__SHORT PROBLEM__. Write out the entries below once more, exactly.

__RECORDS FOR THE EXERCISE__.
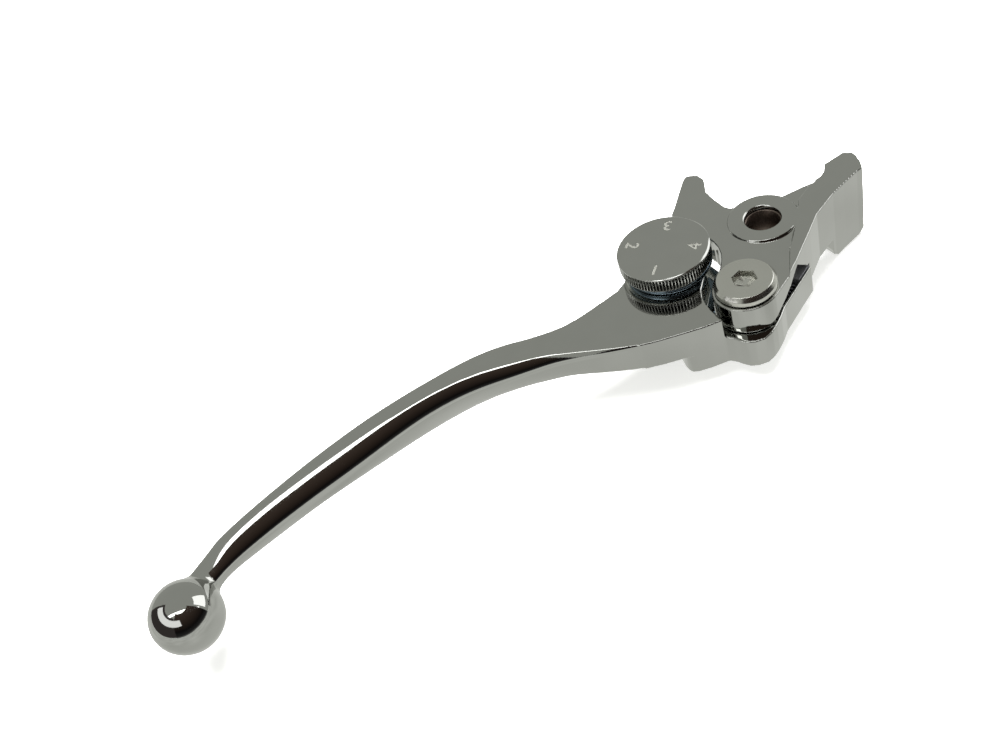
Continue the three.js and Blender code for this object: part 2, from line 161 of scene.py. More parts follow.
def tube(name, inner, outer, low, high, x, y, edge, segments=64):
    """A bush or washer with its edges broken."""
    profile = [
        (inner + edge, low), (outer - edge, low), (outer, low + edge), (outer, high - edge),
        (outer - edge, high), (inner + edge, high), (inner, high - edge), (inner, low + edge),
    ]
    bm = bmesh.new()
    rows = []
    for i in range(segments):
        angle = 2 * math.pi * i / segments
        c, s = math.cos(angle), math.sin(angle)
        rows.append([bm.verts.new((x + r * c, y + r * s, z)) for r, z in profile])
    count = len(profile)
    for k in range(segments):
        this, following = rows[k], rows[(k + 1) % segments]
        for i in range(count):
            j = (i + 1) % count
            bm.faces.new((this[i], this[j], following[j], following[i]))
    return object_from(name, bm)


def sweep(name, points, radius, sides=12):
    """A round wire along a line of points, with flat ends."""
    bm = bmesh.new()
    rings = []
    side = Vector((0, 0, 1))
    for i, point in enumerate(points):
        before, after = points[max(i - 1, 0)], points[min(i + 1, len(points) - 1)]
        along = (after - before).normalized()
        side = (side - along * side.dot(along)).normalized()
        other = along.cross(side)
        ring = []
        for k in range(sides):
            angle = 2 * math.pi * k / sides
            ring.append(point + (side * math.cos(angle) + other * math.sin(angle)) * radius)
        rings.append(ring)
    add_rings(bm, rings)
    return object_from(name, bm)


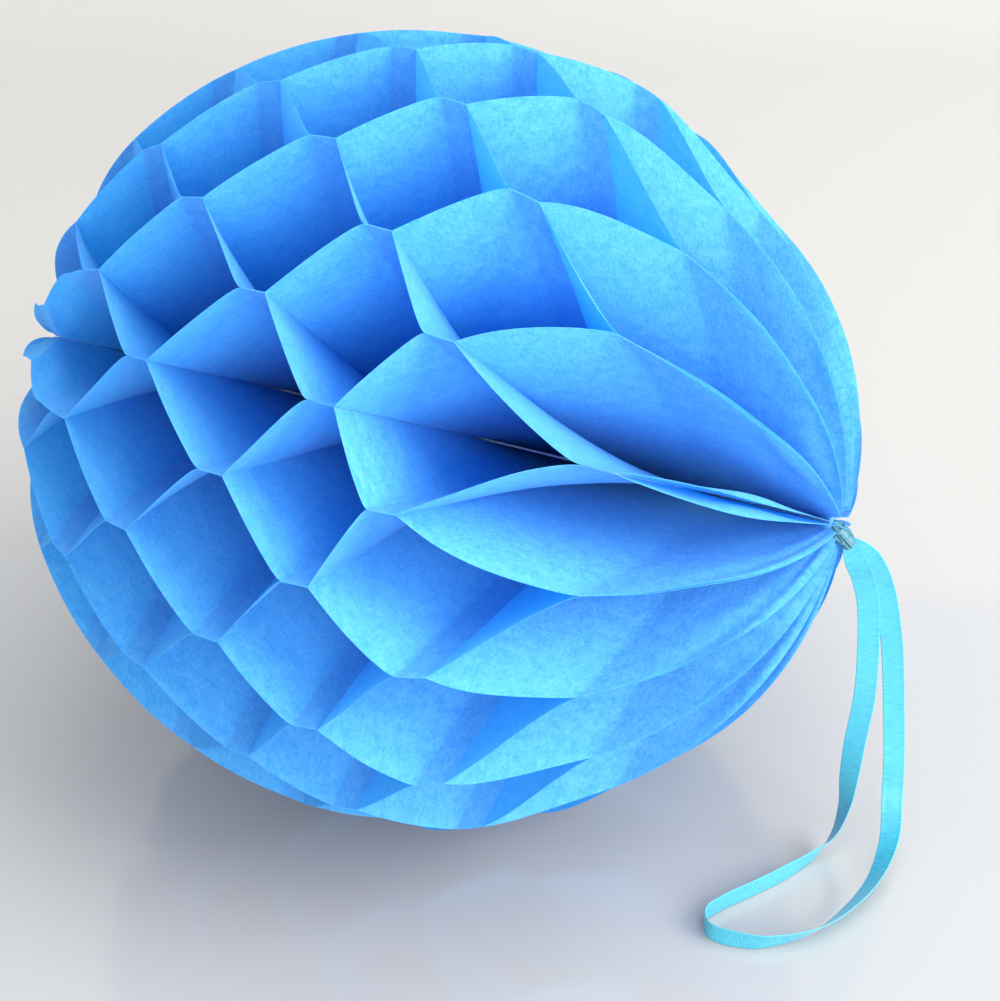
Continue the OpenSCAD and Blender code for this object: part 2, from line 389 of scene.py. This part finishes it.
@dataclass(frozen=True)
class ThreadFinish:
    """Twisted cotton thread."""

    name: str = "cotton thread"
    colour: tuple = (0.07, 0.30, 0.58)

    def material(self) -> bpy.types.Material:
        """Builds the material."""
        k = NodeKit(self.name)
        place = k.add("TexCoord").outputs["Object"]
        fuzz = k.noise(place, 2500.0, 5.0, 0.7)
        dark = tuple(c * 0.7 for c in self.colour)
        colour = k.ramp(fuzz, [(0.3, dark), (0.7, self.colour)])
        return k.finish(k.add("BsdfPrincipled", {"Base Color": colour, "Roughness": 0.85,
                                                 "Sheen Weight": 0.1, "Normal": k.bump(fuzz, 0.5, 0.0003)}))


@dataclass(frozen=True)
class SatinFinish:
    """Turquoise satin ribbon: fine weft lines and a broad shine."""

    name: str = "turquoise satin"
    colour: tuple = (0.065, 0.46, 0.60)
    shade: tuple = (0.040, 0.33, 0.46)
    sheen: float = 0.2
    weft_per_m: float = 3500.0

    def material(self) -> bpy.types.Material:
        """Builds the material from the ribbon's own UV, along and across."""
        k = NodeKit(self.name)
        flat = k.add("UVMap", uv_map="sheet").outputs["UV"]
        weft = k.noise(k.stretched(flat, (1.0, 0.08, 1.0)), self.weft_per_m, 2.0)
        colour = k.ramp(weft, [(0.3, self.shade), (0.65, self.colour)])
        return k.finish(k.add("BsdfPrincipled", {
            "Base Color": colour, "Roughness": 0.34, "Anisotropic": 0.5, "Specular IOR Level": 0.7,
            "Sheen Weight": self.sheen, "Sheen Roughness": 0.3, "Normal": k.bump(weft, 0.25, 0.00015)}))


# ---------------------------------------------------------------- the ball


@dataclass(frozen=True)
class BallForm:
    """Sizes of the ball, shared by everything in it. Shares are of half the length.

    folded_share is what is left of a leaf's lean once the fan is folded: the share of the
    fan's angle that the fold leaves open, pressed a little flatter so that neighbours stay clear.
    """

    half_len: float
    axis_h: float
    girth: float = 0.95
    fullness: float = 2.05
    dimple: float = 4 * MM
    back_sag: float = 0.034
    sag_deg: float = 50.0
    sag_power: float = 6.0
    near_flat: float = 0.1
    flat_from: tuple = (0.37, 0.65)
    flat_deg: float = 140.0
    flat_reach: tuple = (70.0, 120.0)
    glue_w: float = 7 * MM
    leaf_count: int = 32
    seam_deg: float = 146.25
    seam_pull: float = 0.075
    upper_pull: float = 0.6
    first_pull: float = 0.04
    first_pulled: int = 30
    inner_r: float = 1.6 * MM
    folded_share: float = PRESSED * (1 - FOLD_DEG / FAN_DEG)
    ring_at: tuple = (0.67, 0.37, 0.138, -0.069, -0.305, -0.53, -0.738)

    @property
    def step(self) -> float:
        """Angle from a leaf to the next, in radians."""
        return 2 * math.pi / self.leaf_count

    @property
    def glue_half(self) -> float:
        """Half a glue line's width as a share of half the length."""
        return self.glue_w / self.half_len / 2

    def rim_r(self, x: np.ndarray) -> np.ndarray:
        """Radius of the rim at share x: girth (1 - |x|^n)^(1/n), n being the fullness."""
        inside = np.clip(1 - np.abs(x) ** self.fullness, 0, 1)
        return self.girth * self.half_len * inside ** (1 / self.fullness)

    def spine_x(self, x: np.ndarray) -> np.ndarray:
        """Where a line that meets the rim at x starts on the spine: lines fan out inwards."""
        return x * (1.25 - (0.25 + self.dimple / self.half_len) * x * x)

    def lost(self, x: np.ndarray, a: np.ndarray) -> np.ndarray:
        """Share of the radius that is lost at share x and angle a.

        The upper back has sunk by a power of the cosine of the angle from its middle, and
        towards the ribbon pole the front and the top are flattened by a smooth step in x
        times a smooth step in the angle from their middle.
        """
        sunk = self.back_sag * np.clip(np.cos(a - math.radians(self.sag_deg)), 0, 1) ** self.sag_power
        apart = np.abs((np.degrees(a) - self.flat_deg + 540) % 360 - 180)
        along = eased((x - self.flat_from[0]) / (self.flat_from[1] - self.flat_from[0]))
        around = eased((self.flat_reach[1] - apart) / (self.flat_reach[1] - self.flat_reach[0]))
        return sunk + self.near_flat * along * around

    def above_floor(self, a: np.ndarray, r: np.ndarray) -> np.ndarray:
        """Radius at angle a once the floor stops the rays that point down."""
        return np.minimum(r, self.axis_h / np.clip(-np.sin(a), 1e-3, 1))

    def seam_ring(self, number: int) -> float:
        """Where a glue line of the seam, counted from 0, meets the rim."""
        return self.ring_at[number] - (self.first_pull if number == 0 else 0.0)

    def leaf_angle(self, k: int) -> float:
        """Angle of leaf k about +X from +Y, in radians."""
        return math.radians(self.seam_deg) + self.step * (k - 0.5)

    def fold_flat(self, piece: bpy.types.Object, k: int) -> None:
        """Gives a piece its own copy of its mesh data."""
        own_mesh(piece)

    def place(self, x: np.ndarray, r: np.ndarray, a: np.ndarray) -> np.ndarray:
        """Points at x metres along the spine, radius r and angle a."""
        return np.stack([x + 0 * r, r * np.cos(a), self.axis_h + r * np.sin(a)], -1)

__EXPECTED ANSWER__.
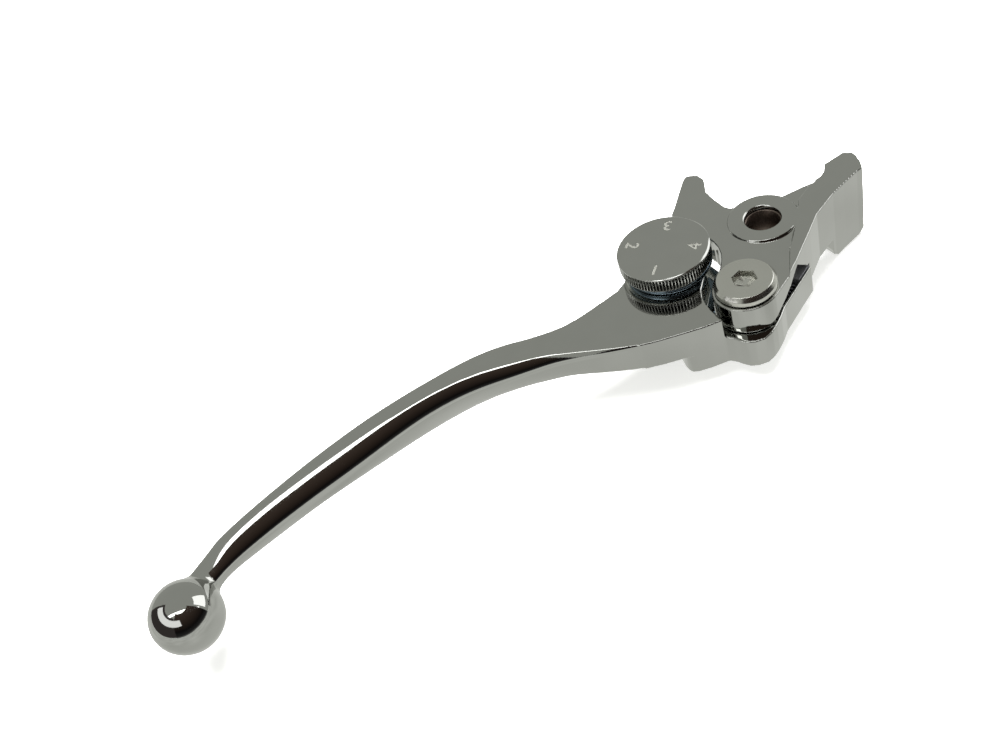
Continue the three.js and Blender code for this object: part 2, from line 161 of scene.py. More parts follow.
def tube(name, inner, outer, low, high, x, y, edge, segments=64):
    """A bush or washer with its edges broken."""
    profile = [
        (inner + edge, low), (outer - edge, low), (outer, low + edge), (outer, high - edge),
        (outer - edge, high), (inner + edge, high), (inner, high - edge), (inner, low + edge),
    ]
    bm = bmesh.new()
    rows = []
    for i in range(segments):
        angle = 2 * math.pi * i / segments
        c, s = math.cos(angle), math.sin(angle)
        rows.append([bm.verts.new((x + r * c, y + r * s, z)) for r, z in profile])
    count = len(profile)
    for k in range(segments):
        this, following = rows[k], rows[(k + 1) % segments]
        for i in range(count):
            j = (i + 1) % count
            bm.faces.new((this[i], this[j], following[j], following[i]))
    return object_from(name, bm)


def sweep(name, points, radius, sides=12):
    """A round wire along a line of points, with flat ends."""
    bm = bmesh.new()
    rings = []
    side = Vector((0, 0, 1))
    for i, point in enumerate(points):
        before, after = points[max(i - 1, 0)], points[min(i + 1, len(points) - 1)]
        along = (after - before).normalized()
        side = (side - along * side.dot(along)).normalized()
        other = along.cross(side)
        ring = []
        for k in range(sides):
            angle = 2 * math.pi * k / sides
            ring.append(point + (side * math.cos(angle) + other * math.sin(angle)) * radius)
        rings.append(ring)
    add_rings(bm, rings)
    return object_from(name, bm)


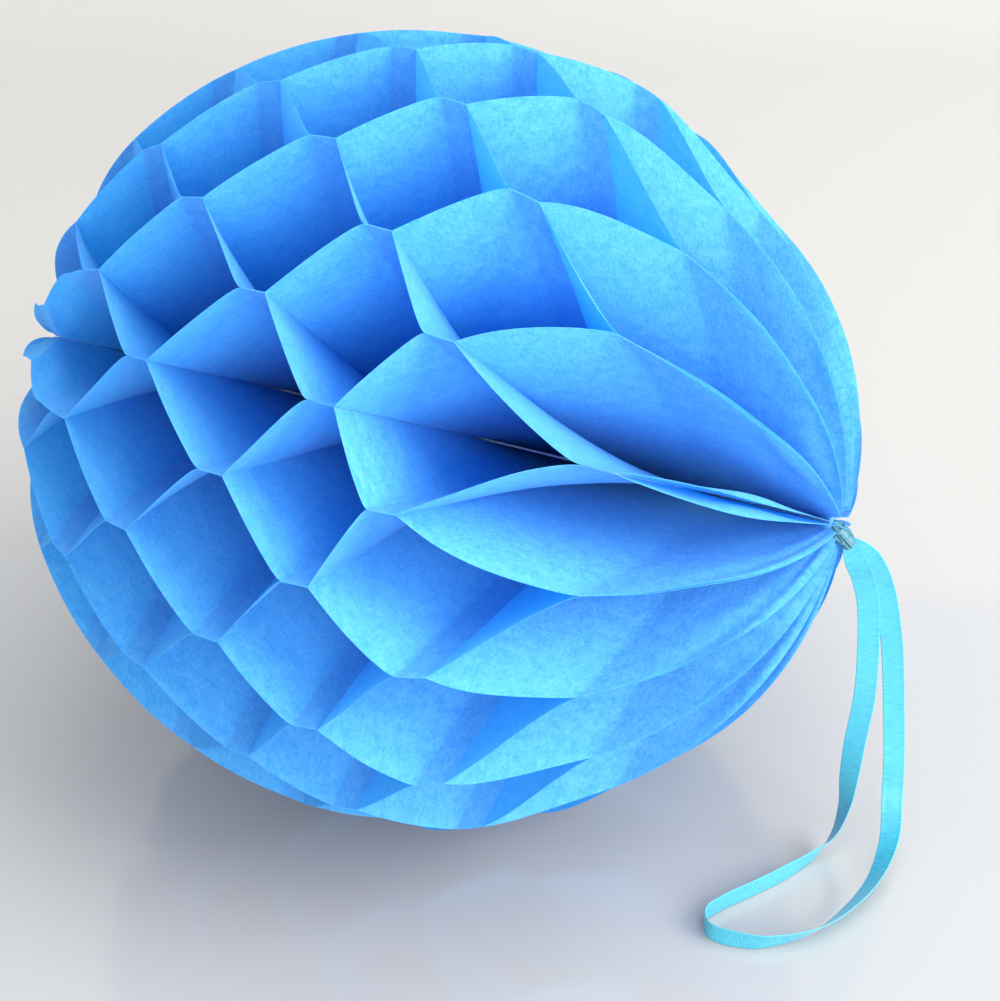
Continue the OpenSCAD and Blender code for this object: part 2, from line 389 of scene.py. This part finishes it.
@dataclass(frozen=True)
class ThreadFinish:
    """Twisted cotton thread."""

    name: str = "cotton thread"
    colour: tuple = (0.07, 0.30, 0.58)

    def material(self) -> bpy.types.Material:
        """Builds the material."""
        k = NodeKit(self.name)
        place = k.add("TexCoord").outputs["Object"]
        fuzz = k.noise(place, 2500.0, 5.0, 0.7)
        dark = tuple(c * 0.7 for c in self.colour)
        colour = k.ramp(fuzz, [(0.3, dark), (0.7, self.colour)])
        return k.finish(k.add("BsdfPrincipled", {"Base Color": colour, "Roughness": 0.85,
                                                 "Sheen Weight": 0.1, "Normal": k.bump(fuzz, 0.5, 0.0003)}))


@dataclass(frozen=True)
class SatinFinish:
    """Turquoise satin ribbon: fine weft lines and a broad shine."""

    name: str = "turquoise satin"
    colour: tuple = (0.065, 0.46, 0.60)
    shade: tuple = (0.040, 0.33, 0.46)
    sheen: float = 0.2
    weft_per_m: float = 3500.0

    def material(self) -> bpy.types.Material:
        """Builds the material from the ribbon's own UV, along and across."""
        k = NodeKit(self.name)
        flat = k.add("UVMap", uv_map="sheet").outputs["UV"]
        weft = k.noise(k.stretched(flat, (1.0, 0.08, 1.0)), self.weft_per_m, 2.0)
        colour = k.ramp(weft, [(0.3, self.shade), (0.65, self.colour)])
        return k.finish(k.add("BsdfPrincipled", {
            "Base Color": colour, "Roughness": 0.34, "Anisotropic": 0.5, "Specular IOR Level": 0.7,
            "Sheen Weight": self.sheen, "Sheen Roughness": 0.3, "Normal": k.bump(weft, 0.25, 0.00015)}))


# ---------------------------------------------------------------- the ball


@dataclass(frozen=True)
class BallForm:
    """Sizes of the ball, shared by everything in it. Shares are of half the length.

    folded_share is what is left of a leaf's lean once the fan is folded: the share of the
    fan's angle that the fold leaves open, pressed a little flatter so that neighbours stay clear.
    """

    half_len: float
    axis_h: float
    girth: float = 0.95
    fullness: float = 2.05
    dimple: float = 4 * MM
    back_sag: float = 0.034
    sag_deg: float = 50.0
    sag_power: float = 6.0
    near_flat: float = 0.1
    flat_from: tuple = (0.37, 0.65)
    flat_deg: float = 140.0
    flat_reach: tuple = (70.0, 120.0)
    glue_w: float = 7 * MM
    leaf_count: int = 32
    seam_deg: float = 146.25
    seam_pull: float = 0.075
    upper_pull: float = 0.6
    first_pull: float = 0.04
    first_pulled: int = 30
    inner_r: float = 1.6 * MM
    folded_share: float = PRESSED * (1 - FOLD_DEG / FAN_DEG)
    ring_at: tuple = (0.67, 0.37, 0.138, -0.069, -0.305, -0.53, -0.738)

    @property
    def step(self) -> float:
        """Angle from a leaf to the next, in radians."""
        return 2 * math.pi / self.leaf_count

    @property
    def glue_half(self) -> float:
        """Half a glue line's width as a share of half the length."""
        return self.glue_w / self.half_len / 2

    def rim_r(self, x: np.ndarray) -> np.ndarray:
        """Radius of the rim at share x: girth (1 - |x|^n)^(1/n), n being the fullness."""
        inside = np.clip(1 - np.abs(x) ** self.fullness, 0, 1)
        return self.girth * self.half_len * inside ** (1 / self.fullness)

    def spine_x(self, x: np.ndarray) -> np.ndarray:
        """Where a line that meets the rim at x starts on the spine: lines fan out inwards."""
        return x * (1.25 - (0.25 + self.dimple / self.half_len) * x * x)

    def lost(self, x: np.ndarray, a: np.ndarray) -> np.ndarray:
        """Share of the radius that is lost at share x and angle a.

        The upper back has sunk by a power of the cosine of the angle from its middle, and
        towards the ribbon pole the front and the top are flattened by a smooth step in x
        times a smooth step in the angle from their middle.
        """
        sunk = self.back_sag * np.clip(np.cos(a - math.radians(self.sag_deg)), 0, 1) ** self.sag_power
        apart = np.abs((np.degrees(a) - self.flat_deg + 540) % 360 - 180)
        along = eased((x - self.flat_from[0]) / (self.flat_from[1] - self.flat_from[0]))
        around = eased((self.flat_reach[1] - apart) / (self.flat_reach[1] - self.flat_reach[0]))
        return sunk + self.near_flat * along * around

    def above_floor(self, a: np.ndarray, r: np.ndarray) -> np.ndarray:
        """Radius at angle a once the floor stops the rays that point down."""
        return np.minimum(r, self.axis_h / np.clip(-np.sin(a), 1e-3, 1))

    def seam_ring(self, number: int) -> float:
        """Where a glue line of the seam, counted from 0, meets the rim."""
        return self.ring_at[number] - (self.first_pull if number == 0 else 0.0)

    def leaf_angle(self, k: int) -> float:
        """Angle of leaf k about +X from +Y, in radians."""
        return math.radians(self.seam_deg) + self.step * (k - 0.5)

    def fold_flat(self, piece: bpy.types.Object, k: int) -> None:
        """Gives a piece its own copy of its mesh data."""
        own_mesh(piece)

    def place(self, x: np.ndarray, r: np.ndarray, a: np.ndarray) -> np.ndarray:
        """Points at x metres along the spine, radius r and angle a."""
        return np.stack([x + 0 * r, r * np.cos(a), self.axis_h + r * np.sin(a)], -1)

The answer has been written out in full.